Rows from a 3D modeling dataset:
----

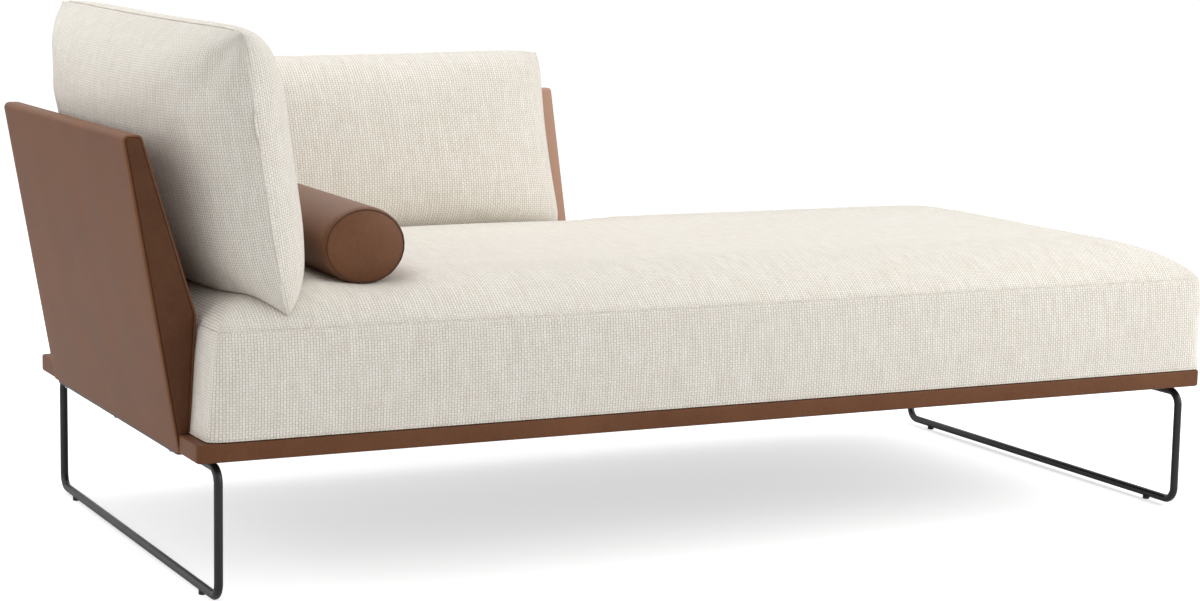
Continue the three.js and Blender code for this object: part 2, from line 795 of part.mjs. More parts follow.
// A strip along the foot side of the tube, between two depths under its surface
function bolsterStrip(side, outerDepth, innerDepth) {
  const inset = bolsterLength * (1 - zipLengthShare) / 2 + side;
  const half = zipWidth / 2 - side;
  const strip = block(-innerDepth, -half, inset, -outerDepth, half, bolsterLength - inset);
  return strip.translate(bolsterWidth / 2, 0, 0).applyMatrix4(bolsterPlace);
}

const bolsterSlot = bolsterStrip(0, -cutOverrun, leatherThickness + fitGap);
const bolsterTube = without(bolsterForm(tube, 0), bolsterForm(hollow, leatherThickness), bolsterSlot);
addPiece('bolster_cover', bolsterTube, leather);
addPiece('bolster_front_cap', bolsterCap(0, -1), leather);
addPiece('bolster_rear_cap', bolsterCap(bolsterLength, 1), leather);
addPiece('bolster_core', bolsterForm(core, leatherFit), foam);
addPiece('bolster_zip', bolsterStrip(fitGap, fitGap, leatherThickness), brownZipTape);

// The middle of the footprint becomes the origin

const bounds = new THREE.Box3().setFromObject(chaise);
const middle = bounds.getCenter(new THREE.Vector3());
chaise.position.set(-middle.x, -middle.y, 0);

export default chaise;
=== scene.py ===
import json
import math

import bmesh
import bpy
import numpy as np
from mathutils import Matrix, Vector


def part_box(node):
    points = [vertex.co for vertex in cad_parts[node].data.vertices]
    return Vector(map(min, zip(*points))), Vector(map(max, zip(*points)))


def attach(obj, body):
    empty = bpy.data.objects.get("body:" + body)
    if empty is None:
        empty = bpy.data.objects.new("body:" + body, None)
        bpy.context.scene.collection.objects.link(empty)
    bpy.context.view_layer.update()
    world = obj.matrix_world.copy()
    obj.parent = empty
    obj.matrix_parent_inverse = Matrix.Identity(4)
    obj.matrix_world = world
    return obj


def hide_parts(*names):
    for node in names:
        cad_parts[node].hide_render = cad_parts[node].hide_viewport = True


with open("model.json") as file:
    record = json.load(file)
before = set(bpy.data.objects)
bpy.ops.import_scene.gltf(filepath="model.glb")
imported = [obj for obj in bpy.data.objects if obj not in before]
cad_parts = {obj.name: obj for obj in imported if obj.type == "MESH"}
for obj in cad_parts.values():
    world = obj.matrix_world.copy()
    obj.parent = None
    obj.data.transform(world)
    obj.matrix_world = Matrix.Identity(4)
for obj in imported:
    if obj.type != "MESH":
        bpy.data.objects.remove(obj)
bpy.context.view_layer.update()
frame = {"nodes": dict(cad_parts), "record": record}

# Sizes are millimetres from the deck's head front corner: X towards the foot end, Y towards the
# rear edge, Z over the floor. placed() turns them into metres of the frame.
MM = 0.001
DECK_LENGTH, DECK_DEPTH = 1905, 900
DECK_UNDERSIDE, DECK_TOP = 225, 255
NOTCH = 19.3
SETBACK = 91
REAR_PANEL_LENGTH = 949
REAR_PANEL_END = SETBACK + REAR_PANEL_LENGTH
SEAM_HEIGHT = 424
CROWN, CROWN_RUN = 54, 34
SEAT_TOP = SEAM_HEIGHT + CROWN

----

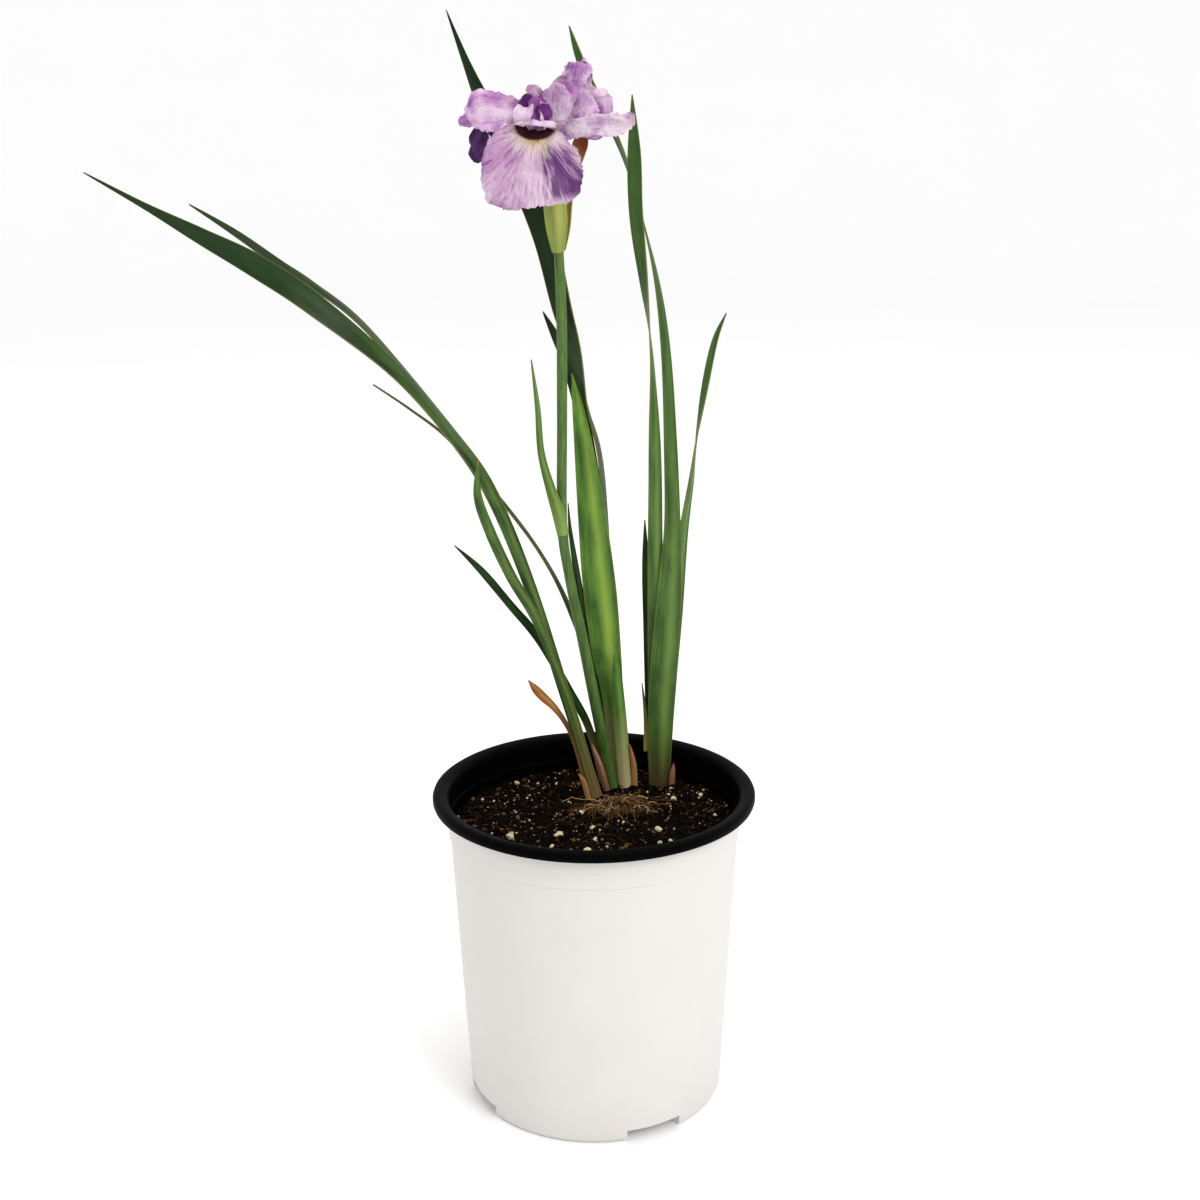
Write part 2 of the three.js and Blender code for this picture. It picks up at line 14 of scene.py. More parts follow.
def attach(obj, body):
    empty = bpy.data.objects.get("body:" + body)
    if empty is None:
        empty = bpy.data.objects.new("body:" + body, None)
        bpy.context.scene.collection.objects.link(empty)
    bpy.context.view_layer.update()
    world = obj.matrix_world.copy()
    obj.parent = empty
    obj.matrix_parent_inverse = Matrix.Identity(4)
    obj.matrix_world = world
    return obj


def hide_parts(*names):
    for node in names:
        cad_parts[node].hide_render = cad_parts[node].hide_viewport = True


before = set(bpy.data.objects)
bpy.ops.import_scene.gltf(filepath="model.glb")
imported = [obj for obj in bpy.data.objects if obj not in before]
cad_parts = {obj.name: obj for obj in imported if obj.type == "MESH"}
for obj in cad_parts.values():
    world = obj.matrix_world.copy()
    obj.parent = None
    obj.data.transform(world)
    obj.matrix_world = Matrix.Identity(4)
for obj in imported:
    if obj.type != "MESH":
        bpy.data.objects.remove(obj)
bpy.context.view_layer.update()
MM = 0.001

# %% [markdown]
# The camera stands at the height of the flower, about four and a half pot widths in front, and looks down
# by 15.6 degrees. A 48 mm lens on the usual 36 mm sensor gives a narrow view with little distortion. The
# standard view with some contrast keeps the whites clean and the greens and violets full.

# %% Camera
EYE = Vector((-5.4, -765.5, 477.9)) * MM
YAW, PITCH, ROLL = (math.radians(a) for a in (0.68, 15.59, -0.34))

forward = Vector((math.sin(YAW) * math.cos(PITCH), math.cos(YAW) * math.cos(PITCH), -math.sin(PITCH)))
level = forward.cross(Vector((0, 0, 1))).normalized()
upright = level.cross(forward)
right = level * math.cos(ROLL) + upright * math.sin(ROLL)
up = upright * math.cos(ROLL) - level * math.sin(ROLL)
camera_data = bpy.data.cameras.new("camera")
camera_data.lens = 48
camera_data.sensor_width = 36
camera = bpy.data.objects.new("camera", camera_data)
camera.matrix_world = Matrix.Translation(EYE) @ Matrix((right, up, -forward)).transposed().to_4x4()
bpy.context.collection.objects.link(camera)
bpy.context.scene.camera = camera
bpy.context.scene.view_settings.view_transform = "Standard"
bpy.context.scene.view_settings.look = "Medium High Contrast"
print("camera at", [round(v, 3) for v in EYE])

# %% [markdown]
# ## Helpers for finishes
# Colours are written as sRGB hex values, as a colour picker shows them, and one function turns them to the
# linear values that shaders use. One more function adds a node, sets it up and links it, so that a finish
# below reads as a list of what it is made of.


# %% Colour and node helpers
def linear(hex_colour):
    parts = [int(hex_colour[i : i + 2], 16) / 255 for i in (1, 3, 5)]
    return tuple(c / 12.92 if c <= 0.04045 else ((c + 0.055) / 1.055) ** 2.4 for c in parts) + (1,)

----

The problem >> Give again the lines from the one with "addPiece('bolster_front_cap', bolsterCap(0, -1), leather);" to the one with "record = json.load(file)", both lines included, exactly and with no other line.

Completed exercise >>
addPiece('bolster_front_cap', bolsterCap(0, -1), leather);
addPiece('bolster_rear_cap', bolsterCap(bolsterLength, 1), leather);
addPiece('bolster_core', bolsterForm(core, leatherFit), foam);
addPiece('bolster_zip', bolsterStrip(fitGap, fitGap, leatherThickness), brownZipTape);

// The middle of the footprint becomes the origin

const bounds = new THREE.Box3().setFromObject(chaise);
const middle = bounds.getCenter(new THREE.Vector3());
chaise.position.set(-middle.x, -middle.y, 0);

export default chaise;
=== scene.py ===
import json
import math

import bmesh
import bpy
import numpy as np
from mathutils import Matrix, Vector


def part_box(node):
    points = [vertex.co for vertex in cad_parts[node].data.vertices]
    return Vector(map(min, zip(*points))), Vector(map(max, zip(*points)))


def attach(obj, body):
    empty = bpy.data.objects.get("body:" + body)
    if empty is None:
        empty = bpy.data.objects.new("body:" + body, None)
        bpy.context.scene.collection.objects.link(empty)
    bpy.context.view_layer.update()
    world = obj.matrix_world.copy()
    obj.parent = empty
    obj.matrix_parent_inverse = Matrix.Identity(4)
    obj.matrix_world = world
    return obj


def hide_parts(*names):
    for node in names:
        cad_parts[node].hide_render = cad_parts[node].hide_viewport = True


with open("model.json") as file:
    record = json.load(file)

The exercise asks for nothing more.